# start of Material
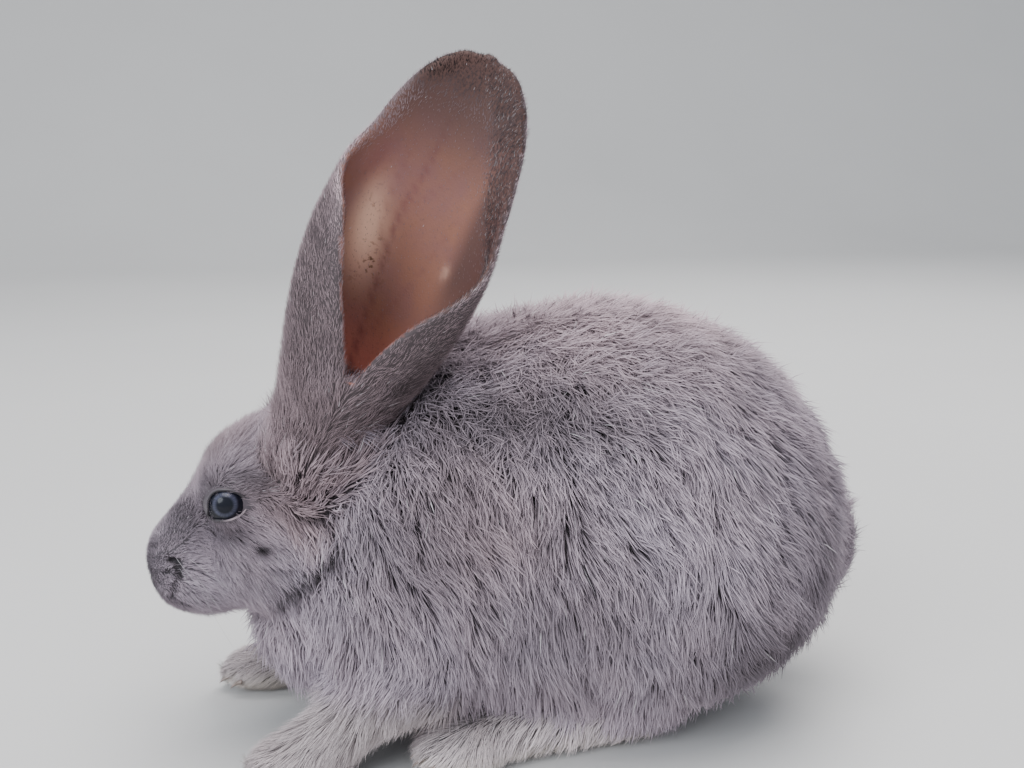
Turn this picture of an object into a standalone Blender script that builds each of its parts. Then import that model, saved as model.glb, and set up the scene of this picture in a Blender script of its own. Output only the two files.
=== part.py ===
"""A young giant rabbit crouching with its ears raised, life size, parted where a person names its parts.

The rabbit faces -X, its left side faces -Y and it rests on the plane z = 0. All numbers are metres.
The outline is that of the coat's tips. Muscles and bones are blended as one volume, that volume is
meshed once, and thin plane or oval cuts part it into head, neck, trunk, tail and limbs.
"""
import math
from collections import namedtuple

import bmesh
import bpy
import numpy as np
import openvdb
from mathutils import Matrix, Vector

NAME = "crouching_rabbit"
GAP = 0.0003                       # air left between two neighbouring parts
SHIFT = (-0.0032, 0.0, 0.0)        # sets the origin under the middle of the whole animal

# ---------------------------------------------------------------- the masses of the body
# A ball is an ellipsoid, tilted by pitch degrees (nose down is negative).
# A rod is a round limb that tapers from one radius to the other.
# reach is how far it blends into what came before. A paired mass is there on both sides.
Ball = namedtuple("Ball", "centre radii reach pitch paired", defaults=(0, False))
Rod = namedtuple("Rod", "start end radii reach paired", defaults=(False,))

TRUNK = {
    "rump": Ball((0.063, 0, 0.0735), (0.073, 0.064, 0.0745), 0.030),
    "loin": Ball((0.030, 0, 0.099), (0.073, 0.060, 0.068), 0.030),
    "ribs": Ball((-0.026, 0, 0.085), (0.062, 0.053, 0.064), 0.030),
    "belly": Ball((0.010, 0, 0.056), (0.080, 0.058, 0.048), 0.030),
    "thigh": Ball((0.060, 0.040, 0.064), (0.050, 0.032, 0.044), 0.020, 0, True),
    "shoulder": Ball((-0.046, 0.034, 0.070), (0.034, 0.024, 0.040), 0.020, 0, True),
    "breast": Ball((-0.074, 0, 0.054), (0.030, 0.034, 0.040), 0.020),
    "neck": Rod((-0.035, 0, 0.105), (-0.066, 0, 0.098), (0.040, 0.032), 0.030),
    "foreleg": Rod((-0.044, 0.042, 0.040), (-0.078, 0.041, 0.016), (0.0190, 0.0125), 0.012, True),
    "left forepaw": Ball((-0.086, -0.0415, 0.0090), (0.0200, 0.0125, 0.0105), 0.008),
    "right forepaw": Ball((-0.095, 0.0385, 0.0090), (0.0210, 0.0125, 0.0105), 0.008),
    "shin": Rod((0.058, 0.040, 0.047), (0.040, 0.033, 0.0165), (0.020, 0.0125), 0.015, True),
    "hind foot": Rod((0.044, 0.031, 0.0112), (-0.028, 0.0435, 0.0110), (0.0125, 0.0120), 0.008, True),
    "toes": Ball((-0.030, 0.0445, 0.0090), (0.0165, 0.0140, 0.0105), 0.008, 0, True),
    "tail": Ball((0.133, 0, 0.055), (0.0115, 0.0150, 0.0240), 0.008, -14),
}
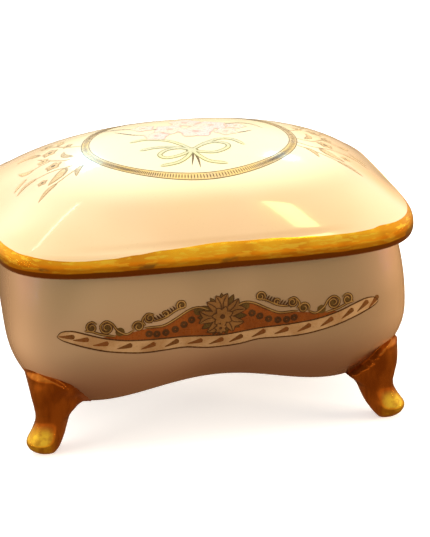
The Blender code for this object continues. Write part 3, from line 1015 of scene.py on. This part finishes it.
# Place, radius, first angle in degrees and number of turns.
CURLS = [((13.8, 12.2), 1.8, -60, 1.35), ((25, 8.9), 1.7, 30, -1.3), ((29, 6.3), 2.1, -40, 1.35),
         ((39.8, 6.9), 2.3, 60, -1.45), ((44.9, 7.4), 2.1, 150, -1.4), ((19.4, 9.6), 1.2, 0, 1.1)]
GROUNDS = [((14, 12.1), 1.2), ((29, 6.3), 1.5), ((39.6, 6.6), 1.7), ((8.1, 9.6), 1.7),
           ((44.9, 7.4), 1.4), ((25, 8.9), 1.2), ((19.4, 9.6), 0.8), ((35.4, 5), 1.6)]
COMB_TEETH = 11
scroll_shadow, scroll_gold, comb, olives = bmesh.new(), bmesh.new(), bmesh.new(), bmesh.new()


def draw_scrolls():
    for line in SCROLL_LINES + [curl(*sizes) for sizes in CURLS]:
        for bm, width in ((scroll_shadow, 0.95), (scroll_gold, 0.38)):
            lay_stroke(bm, line, width, on_front, even, 4 * (len(line) - 1))
    for step in range(COMB_TEETH):
        root = Vector((14.4 + step * 0.98, 10.4 - step * 0.35)) / 1000
        lean = Vector((1.7 - 0.03 * step, 2.3 - 0.08 * step)) / 1000
        lay_stroke(comb, [root, root + lean * 0.6, root + lean], 0.62, on_front, leaf, 4)
    for spot, radius in GROUNDS:
        lay_disc(olives, spot, radius, on_front)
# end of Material
Set down, exactly as written, each line of the data from its opening line through the one containing "end radii reach". Output nothing more.

### [Expected output]
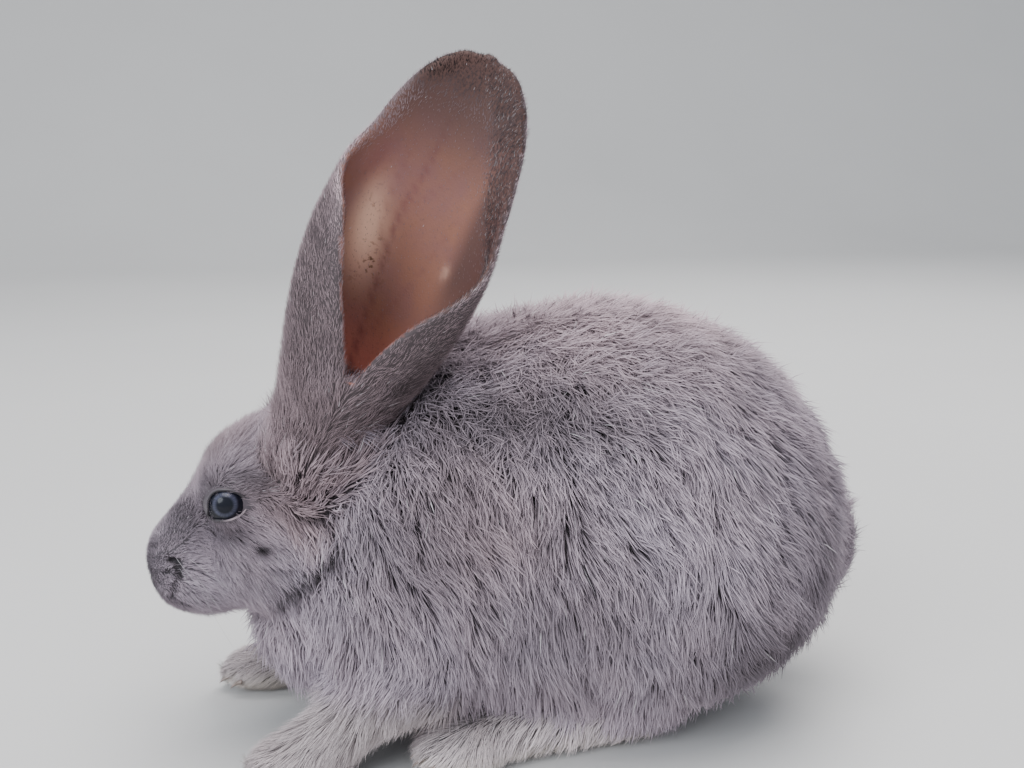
Turn this picture of an object into a standalone Blender script that builds each of its parts. Then import that model, saved as model.glb, and set up the scene of this picture in a Blender script of its own. Output only the two files.
=== part.py ===
"""A young giant rabbit crouching with its ears raised, life size, parted where a person names its parts.

The rabbit faces -X, its left side faces -Y and it rests on the plane z = 0. All numbers are metres.
The outline is that of the coat's tips. Muscles and bones are blended as one volume, that volume is
meshed once, and thin plane or oval cuts part it into head, neck, trunk, tail and limbs.
"""
import math
from collections import namedtuple

import bmesh
import bpy
import numpy as np
import openvdb
from mathutils import Matrix, Vector

NAME = "crouching_rabbit"
GAP = 0.0003                       # air left between two neighbouring parts
SHIFT = (-0.0032, 0.0, 0.0)        # sets the origin under the middle of the whole animal

# ---------------------------------------------------------------- the masses of the body
# A ball is an ellipsoid, tilted by pitch degrees (nose down is negative).
# A rod is a round limb that tapers from one radius to the other.
# reach is how far it blends into what came before. A paired mass is there on both sides.
Ball = namedtuple("Ball", "centre radii reach pitch paired", defaults=(0, False))
Rod = namedtuple("Rod", "start end radii reach paired", defaults=(False,))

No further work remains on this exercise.